SYNOPSIS: In “A Minecraft Movie,” a new fantasy-comedy based on the 2011 video game “Minecraft,” and now playing in theatres, four misfits are sucked through a portal into the Overworld, a strange, cubic wonderland where imagination is king. “In the Overworld anything you can dream about, you can create!” To escape, they team with Steve, an expert crafter who will help them reconnect with their imaginations and get back to the real world.

CAST: Jason Momoa, Jack Black, Danielle Brooks, Emma Myers, and Sebastian Hansen. Directed by Jared Hess.

REVIEW: The world of imagination that fuels the Overworld is very much present in “A Minecraft Movie.” It’s a standard action-adventure video game adaptation, colored with creativity and exuberant performances from Jason Momoa as Garrett “The Garbage Man” Garrison, Jack Black as Steve, a pioneer who treats the Overworld like his own personal sandbox, and Jennifer Coolidge as Marlene, an oversharing vice principal who says she stayed in a bad marriage for twenty years “for the dogs.”

All three let their freak flags fly. Especially Black, who seems a lock for Most Over-The-To Performance at this year’s Oscars. He plays Steve like a Tenacious D song come to life. Your enjoyment of the movie may be directly related to your tolerance for his antics, but I thought he was a hoot and perfectly understood the assignment.

The film’s conceit, borrowed from the game, allows for unfettered silliness, even if you’ve never played the game. Director Jared Hess, best known for 2004’s “Napoleon Dynamite,” brings his off-kilter sensibility to the material, creating an anything-goes universe populated by likeable oddballs.

It’s a deeply slaphappy movie that features a cube shaped orb, hot lava cooked chicken, and a real estate agent who runs a mobile zoo out of her car.
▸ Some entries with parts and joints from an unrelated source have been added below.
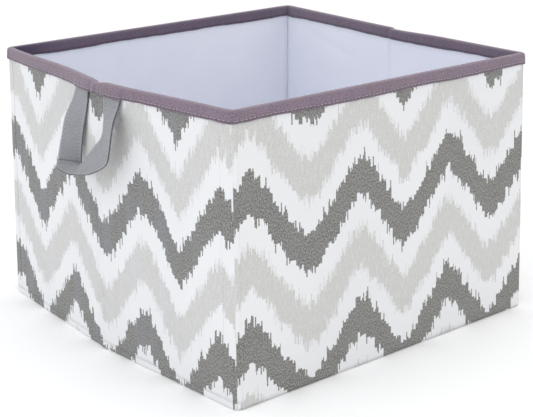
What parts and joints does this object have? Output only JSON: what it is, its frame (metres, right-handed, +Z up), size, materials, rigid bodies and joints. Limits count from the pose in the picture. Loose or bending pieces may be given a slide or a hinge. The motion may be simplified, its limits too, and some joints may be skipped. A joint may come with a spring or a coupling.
{
  "type": "fabric storage bin",
  "caption": "Open-topped folding cloth storage bin with board-stiffened printed walls, bound rim, lining, loose base and a webbing loop handle on each side.",
  "frame": {"origin": "centre of the floor's underside, at the level the bin stands on", "axes": "+Z up to the open rim; +X along the front wall, from the left side to the right side; +Y from the front wall to the back wall, so the front faces -Y"},
  "size_m": [0.4267, 0.3526, 0.25],
  "materials": {
    "print": "woven cotton printed with a zigzag of charcoal and light grey on white",
    "wall_board": "plain stiff board",
    "lining": "thin smooth non-woven lining, cool white",
    "binding": "mauve-grey bias tape with one row of stitching",
    "tray_cloth": "the same printed cloth as the walls",
    "base_board": "plain stiff board",
    "base_cloth": "thin smooth lining cloth, cool white",
    "strap": "grey cotton webbing"
  },
  "bodies": {
    "front": {"front_print": "print", "front_board": "wall_board", "front_lining": "lining", "front_binding": "binding", "floor_tray": "tray_cloth"},
    "back": {"back_print": "print", "back_board": "wall_board", "back_lining": "lining", "back_binding": "binding"},
    "base": {"base_board": "base_board", "base_cloth": "base_cloth"},
    "left_near": {"left_near_print": "print", "left_near_board": "wall_board", "left_near_lining": "lining", "left_near_binding": "binding"},
    "left_far": {"left_far_print": "print", "left_far_board": "wall_board", "left_far_lining": "lining", "left_far_binding": "binding"},
    "right_near": {"right_near_print": "print", "right_near_board": "wall_board", "right_near_lining": "lining", "right_near_binding": "binding"},
    "right_far": {"right_far_print": "print", "right_far_board": "wall_board", "right_far_lining": "lining", "right_far_binding": "binding"},
    "left_handle_near": {"left_strap_near": "strap"},
    "left_handle_far": {"left_strap_far": "strap"},
    "right_handle_near": {"right_strap_near": "strap"},
    "right_handle_far": {"right_strap_far": "strap"}
  },
  "joints": [
    {"name": "fold", "type": "hinge", "parent": "front", "child": "left_near", "pos_m": [-0.1712, -0.1687, 0], "axis": [0, 0, -1], "range_deg": [0, 88], "deforming": ["left_strap_near", "left_strap_far", "right_strap_near", "right_strap_far"]},
    {"name": "left_crease", "type": "hinge", "parent": "left_near", "child": "left_far", "pos_m": [-0.1968, 0, 0], "axis": [0, 0, 1], "range_deg": [0, 176]},
    {"name": "back_left_corner", "type": "hinge", "parent": "left_far", "child": "back", "pos_m": [-0.1712, 0.1687, 0], "axis": [0, 0, -1], "range_deg": [0, 88]},
    {"name": "front_right_corner", "type": "hinge", "parent": "front", "child": "right_near", "pos_m": [0.1712, -0.1687, 0], "axis": [0, 0, 1], "range_deg": [0, 81.84]},
    {"name": "right_crease", "type": "hinge", "parent": "right_near", "child": "right_far", "pos_m": [0.1788, 0, 0], "axis": [0, 0, -1], "range_deg": [0, 163.68]},
    {"name": "base_lift", "type": "slide", "parent": "front", "child": "base", "axis": [0, 0, 1], "range_m": [0, 0.3]},
    {"name": "left_handle_swing_near", "type": "hinge", "parent": "left_near", "child": "left_handle_near", "pos_m": [-0.19452, 0, 0.2389], "axis": [0, 1, 0], "range_deg": [0, 150]},
    {"name": "left_handle_swing_far", "type": "hinge", "parent": "left_far", "child": "left_handle_far", "pos_m": [-0.19452, 0, 0.2389], "axis": [0, 1, 0], "range_deg": [0, 150]},
    {"name": "right_handle_swing_near", "type": "hinge", "parent": "right_near", "child": "right_handle_near", "pos_m": [0.1789, 0, 0.2389], "axis": [0, -1, 0], "range_deg": [0, 150]},
    {"name": "right_handle_swing_far", "type": "hinge", "parent": "right_far", "child": "right_handle_far", "pos_m": [0.1789, 0, 0.2389], "axis": [0, -1, 0], "range_deg": [0, 150]}
  ],
  "couplings": [
    {"joint": "left_crease", "follows": "fold", "ratio": 2},
    {"joint": "back_left_corner", "follows": "fold", "ratio": 1},
    {"joint": "front_right_corner", "follows": "fold", "ratio": 0.93},
    {"joint": "right_crease", "follows": "fold", "ratio": 1.86},
    {"joint": "left_handle_swing_far", "follows": "left_handle_swing_near", "ratio": 1},
    {"joint": "right_handle_swing_far", "follows": "right_handle_swing_near", "ratio": 1}
  ]
}
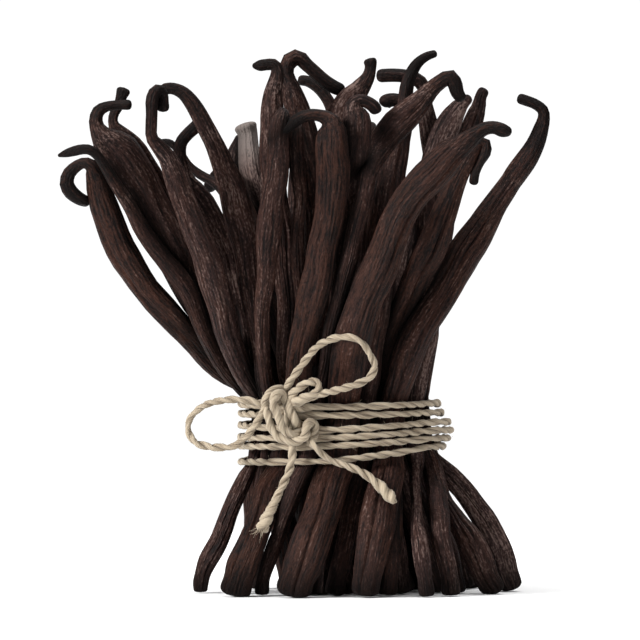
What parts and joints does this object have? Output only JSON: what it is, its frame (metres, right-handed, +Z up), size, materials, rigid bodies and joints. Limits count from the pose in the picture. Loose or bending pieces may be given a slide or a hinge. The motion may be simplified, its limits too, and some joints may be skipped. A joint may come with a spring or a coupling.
{
  "type": "bundle of vanilla pods",
  "caption": "Tied sheaf of dried vanilla pods that stands on its splayed feet, with curled stems on top and a rough twine bow round its waist.",
  "frame": {"origin": "on the surface the bundle stands on, under the middle of the tied waist", "axes": "+Z up along the bundle, -Y towards the side with the knot, +X to the right of the knot"},
  "size_m": [0.1529, 0.1089, 0.1694],
  "materials": {
    "pod_skin": "dark brown, oily and finely wrinkled lengthwise",
    "twine": "undyed two-ply plant fibre, matt and slightly hairy"
  },
  "bodies": {
    "root": {"pod_bundle": "pod_skin", "twine_wraps": "twine", "twine_knot": "twine", "twine_loop_left": "twine", "twine_loop_top": "twine", "twine_loop_small": "twine", "twine_tail_left": "twine", "twine_tail_right": "twine"}
  },
  "joints": []
}
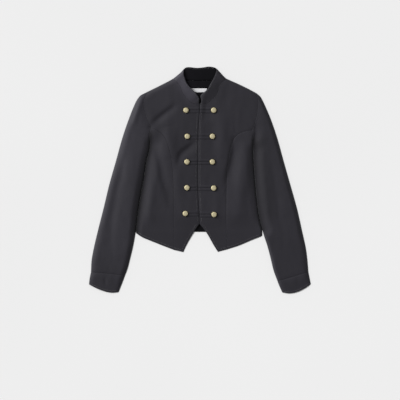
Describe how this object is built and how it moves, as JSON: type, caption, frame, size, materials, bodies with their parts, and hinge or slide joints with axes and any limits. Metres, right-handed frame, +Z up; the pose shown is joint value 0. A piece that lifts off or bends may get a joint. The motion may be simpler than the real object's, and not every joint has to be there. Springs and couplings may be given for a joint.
{
  "type": "button front jacket laid flat",
  "caption": "Cropped button front jacket with stand collar, princess seams, cloth button loops and plain cuffs, laid flat face up.",
  "frame": {"origin": "centre of the jacket's plan, on the surface it lies on", "axes": "+Z up out of the front of the jacket as it lies on its back, +Y from hem to collar, +X from the left of the picture to the right (the wearer's left sleeve is on +X)"},
  "size_m": [0.687, 0.7019, 0.0142],
  "materials": {
    "charcoal_cloth": "matt charcoal suiting with a soft sheen, fine weave",
    "dark_facing_cloth": "black facing cloth inside the neck",
    "label_tape": "white woven tape, blank",
    "antique_brass": "antique brass, darker in the hollows, soft polish on the rim"
  },
  "bodies": {
    "root": {"back": "charcoal_cloth", "back_neck_facing": "dark_facing_cloth", "neck_label": "label_tape", "collar_back": "charcoal_cloth", "front_centre_left": "charcoal_cloth", "front_side_left": "charcoal_cloth", "sleeve_upper_left": "charcoal_cloth", "sleeve_under_left": "charcoal_cloth", "cuff_upper_left": "charcoal_cloth", "cuff_under_left": "charcoal_cloth", "collar_front_left": "charcoal_cloth", "loop_left_1": "charcoal_cloth", "loop_left_2": "charcoal_cloth", "loop_left_3": "charcoal_cloth", "loop_left_4": "charcoal_cloth", "loop_left_5": "charcoal_cloth", "button_left_1": "antique_brass", "button_left_2": "antique_brass", "button_left_3": "antique_brass", "button_left_4": "antique_brass", "button_left_5": "antique_brass", "front_centre_right": "charcoal_cloth", "front_side_right": "charcoal_cloth", "sleeve_upper_right": "charcoal_cloth", "sleeve_under_right": "charcoal_cloth", "cuff_upper_right": "charcoal_cloth", "cuff_under_right": "charcoal_cloth", "collar_front_right": "charcoal_cloth", "loop_right_1": "charcoal_cloth", "loop_right_2": "charcoal_cloth", "loop_right_3": "charcoal_cloth", "loop_right_4": "charcoal_cloth", "loop_right_5": "charcoal_cloth", "button_right_1": "antique_brass", "button_right_2": "antique_brass", "button_right_3": "antique_brass", "button_right_4": "antique_brass", "button_right_5": "antique_brass"}
  },
  "joints": []
}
It’s these little details that provide some solid laughs—for kids and adults alike—and keeps the fast-paced story humming along between the big action set pieces.

“A Minecraft Movie” wallows in its absurdity, but underneath the zany escapades are not so madcap messages about the importance of being true to oneself, and the importance of embracing imagination in the real world as well as the Overworld.